Note:  Do not rely on this information. It is very old.


Lubeck, a free city of Germany, 40 miles N.E. of Hamburg by railway. It lies in a hollow at the foot of a hill, between the Trave and the Wakenitz, about 10 miles above the mouth of the former. The territory belonging to the town covers some 115 square miles, and includes the port of Travemunde, situated at the point where the Trave falls into the Baltic. Lubeck was founded by the Saxons in the 12th century, near the site of the old Slavonic or Wendish town of Liubice. It was made a free city by Frederick II., and played a prominent part in the history of the Hanseatic League (q.v.), the fall of which led to its own decline. Lubeck joined the North German Confederation in 1866, and the Zollverein in 1868. It is governed by an executive body, consisting of fourteen senators" chosen for life, and a legislative house of burgesses containing 120 members.
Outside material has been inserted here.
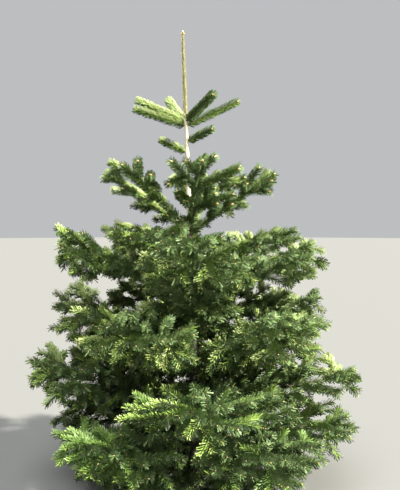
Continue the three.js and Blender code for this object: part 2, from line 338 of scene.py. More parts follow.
def tier_space(tier: Tier, level: Array) -> tuple[Array, Array]:
    """The layer that a tier keeps to: half way to the next tiers over and under it that reach so far out.

    Args:
        tier: The tier.
        level: Level distances from the trunk.

    Returns:
        The layer's top and bottom at each distance.
    """
    index = TIERS.index(tier)
    own_high, own_low = tier_heights(tier, level)
    top = np.full_like(level, np.inf)
    bottom = np.full_like(level, BOUGH.ground_clearance)
    for other in TIERS[:index]:
        reaches = level < other.reach * BOUGH.full_reach
        top = np.where(reaches, (tier_heights(other, level)[1] + own_high) / 2, top)
    for other in reversed(TIERS[index + 1 :]):
        reaches = level < other.reach * BOUGH.full_reach
        bottom = np.where(reaches, (tier_heights(other, level)[0] + own_low) / 2, bottom)
    return top, bottom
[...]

The town wall was levelled in 1802, and converted into walks and gardens. The most notable buildings are the cathedral, begun in 1173, which contains a fine altar-piece; the church of St, Mary, dating from the early part of the 14th century, with two towers over 400 feet in height; the town-hall, the school of navigation, and the public library.

Lubeck is an important centre of the carrying trade of northern Europe generally, but especially of that between the interior of Germany and the shores of the Baltic. There are cigar factories, breweries, distilleries, iron-foundries, etc., but none of the industries are very important.